There are a great many Victorian novels about the scandal of bigamous marriage, not because bigamy was a particular problem in the nineteenth-century, but because this was one of the ways authors could navigate the conventions of 19th-century respectability and representation so as to talk about a more basic, universal human fact: that lines of desire do not always align themselves with the marriage bond.
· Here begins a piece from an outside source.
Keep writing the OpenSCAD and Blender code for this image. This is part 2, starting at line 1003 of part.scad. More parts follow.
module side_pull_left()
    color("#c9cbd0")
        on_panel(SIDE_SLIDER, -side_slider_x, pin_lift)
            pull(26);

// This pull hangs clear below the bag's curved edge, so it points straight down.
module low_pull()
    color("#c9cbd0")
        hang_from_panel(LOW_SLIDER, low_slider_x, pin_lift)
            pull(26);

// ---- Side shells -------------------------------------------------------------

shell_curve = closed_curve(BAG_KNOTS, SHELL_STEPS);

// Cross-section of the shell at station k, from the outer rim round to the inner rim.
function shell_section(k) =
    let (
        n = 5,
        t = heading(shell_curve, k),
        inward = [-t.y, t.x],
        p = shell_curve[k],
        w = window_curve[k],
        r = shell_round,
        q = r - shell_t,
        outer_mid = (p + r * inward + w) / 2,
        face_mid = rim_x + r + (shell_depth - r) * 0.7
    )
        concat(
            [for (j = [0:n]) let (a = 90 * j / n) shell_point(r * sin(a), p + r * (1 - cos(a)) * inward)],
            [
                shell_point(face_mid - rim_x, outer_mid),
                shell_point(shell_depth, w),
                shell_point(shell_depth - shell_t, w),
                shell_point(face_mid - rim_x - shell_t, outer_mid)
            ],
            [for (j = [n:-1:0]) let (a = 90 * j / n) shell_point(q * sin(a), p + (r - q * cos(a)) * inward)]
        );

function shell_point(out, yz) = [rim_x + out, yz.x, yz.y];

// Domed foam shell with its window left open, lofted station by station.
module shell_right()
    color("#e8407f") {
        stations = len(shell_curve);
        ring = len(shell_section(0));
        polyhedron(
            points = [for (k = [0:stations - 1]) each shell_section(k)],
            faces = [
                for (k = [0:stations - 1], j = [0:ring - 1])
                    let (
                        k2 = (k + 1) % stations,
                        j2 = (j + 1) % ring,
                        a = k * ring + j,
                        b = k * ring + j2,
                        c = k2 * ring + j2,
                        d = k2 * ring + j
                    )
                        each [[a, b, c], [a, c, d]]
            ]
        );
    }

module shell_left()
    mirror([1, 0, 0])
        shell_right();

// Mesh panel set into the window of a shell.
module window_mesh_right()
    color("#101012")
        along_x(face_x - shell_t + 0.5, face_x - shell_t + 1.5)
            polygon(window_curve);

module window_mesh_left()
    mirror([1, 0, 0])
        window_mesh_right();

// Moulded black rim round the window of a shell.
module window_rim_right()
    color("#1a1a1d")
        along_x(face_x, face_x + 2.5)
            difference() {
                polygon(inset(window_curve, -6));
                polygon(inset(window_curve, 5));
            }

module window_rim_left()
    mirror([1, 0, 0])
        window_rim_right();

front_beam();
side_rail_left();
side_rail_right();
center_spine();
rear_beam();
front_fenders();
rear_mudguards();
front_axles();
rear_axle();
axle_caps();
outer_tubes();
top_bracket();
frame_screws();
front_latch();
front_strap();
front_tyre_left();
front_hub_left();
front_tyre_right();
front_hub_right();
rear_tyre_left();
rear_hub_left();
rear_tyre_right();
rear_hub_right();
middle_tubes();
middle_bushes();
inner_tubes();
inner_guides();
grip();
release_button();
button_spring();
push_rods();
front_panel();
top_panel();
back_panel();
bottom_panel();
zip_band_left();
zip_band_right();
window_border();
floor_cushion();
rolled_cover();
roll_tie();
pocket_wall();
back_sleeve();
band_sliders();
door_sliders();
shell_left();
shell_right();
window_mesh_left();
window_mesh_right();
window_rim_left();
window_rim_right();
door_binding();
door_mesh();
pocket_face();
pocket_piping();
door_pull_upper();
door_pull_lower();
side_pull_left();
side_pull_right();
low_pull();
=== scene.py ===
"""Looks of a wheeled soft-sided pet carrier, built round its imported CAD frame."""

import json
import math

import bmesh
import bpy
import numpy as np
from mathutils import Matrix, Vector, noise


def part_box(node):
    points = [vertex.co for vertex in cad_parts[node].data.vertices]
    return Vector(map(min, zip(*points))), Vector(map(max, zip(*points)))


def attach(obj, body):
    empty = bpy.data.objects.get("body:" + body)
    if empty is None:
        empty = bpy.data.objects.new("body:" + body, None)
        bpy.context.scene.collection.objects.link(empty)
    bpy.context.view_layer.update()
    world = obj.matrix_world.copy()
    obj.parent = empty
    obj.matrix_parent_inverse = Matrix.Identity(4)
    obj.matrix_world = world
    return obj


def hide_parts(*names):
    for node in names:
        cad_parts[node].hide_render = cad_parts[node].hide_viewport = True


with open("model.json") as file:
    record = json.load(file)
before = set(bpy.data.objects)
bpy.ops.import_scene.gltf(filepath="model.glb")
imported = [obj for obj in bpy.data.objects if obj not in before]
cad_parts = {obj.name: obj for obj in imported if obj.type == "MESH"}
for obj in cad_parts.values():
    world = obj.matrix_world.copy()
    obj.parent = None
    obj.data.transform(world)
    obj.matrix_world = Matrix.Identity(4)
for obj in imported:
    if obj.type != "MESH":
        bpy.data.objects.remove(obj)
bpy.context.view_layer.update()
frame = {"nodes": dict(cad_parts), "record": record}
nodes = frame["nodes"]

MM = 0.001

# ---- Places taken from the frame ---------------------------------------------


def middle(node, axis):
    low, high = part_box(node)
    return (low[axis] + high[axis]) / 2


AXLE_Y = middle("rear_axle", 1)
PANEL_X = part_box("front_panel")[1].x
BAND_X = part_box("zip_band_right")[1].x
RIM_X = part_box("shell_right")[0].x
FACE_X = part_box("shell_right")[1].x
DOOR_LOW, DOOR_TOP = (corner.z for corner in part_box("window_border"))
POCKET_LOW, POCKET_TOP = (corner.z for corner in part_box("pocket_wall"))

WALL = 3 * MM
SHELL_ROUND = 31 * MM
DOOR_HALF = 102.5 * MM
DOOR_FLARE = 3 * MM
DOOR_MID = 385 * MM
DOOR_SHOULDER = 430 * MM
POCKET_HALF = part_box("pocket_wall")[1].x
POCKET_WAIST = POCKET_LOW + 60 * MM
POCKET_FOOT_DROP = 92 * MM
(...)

A little more on the Homer. It had become well-known by the 1870s that Homer’s epics were stitched together from a variety of earlier myths and stories (although it wasn’t until the 20th century that the full scope of the oral deep-history of ‘Homer’—and his likely non-existence—was finally established). In the case of the episode with Nausicaa what has happened, evidently, is that Homer has integrated into his epic an older ‘romance’ story, in which the beautiful princess helps the shipwrecked stranger who turns out to be a great prince who in turn wins her heart with his magnificent storytelling. Everything in this portion of the Odyssey points us in this direction … except that it doesn’t work out that way. Except that this isn’t the direction the story goes down (it can’t, because Odysseus already has a wife). Something about this implied but broken-off romantic emplotment interests me, and interests me especially with respect to Middlemarch. Am I the only reader who sees, in Eliot’s twinned stories of Dorothea and Lydgate (originally two separate novels, of course) an as-it-were Nausicaa/Odysseus implicit-tale of thwarted possibility? Am I the only person who thinks they’d make the perfect couple: both young, beautiful, idealistic, driven? Of course they can’t be together because Doroetha is married, and by the time she is free to marry again Lydgate is married. And I concede there’s nothing in the novel that explicitly reverts to any mutual attraction between them. Maybe it’s a mere will-to-neatness on my part that thinks in these terms, but still.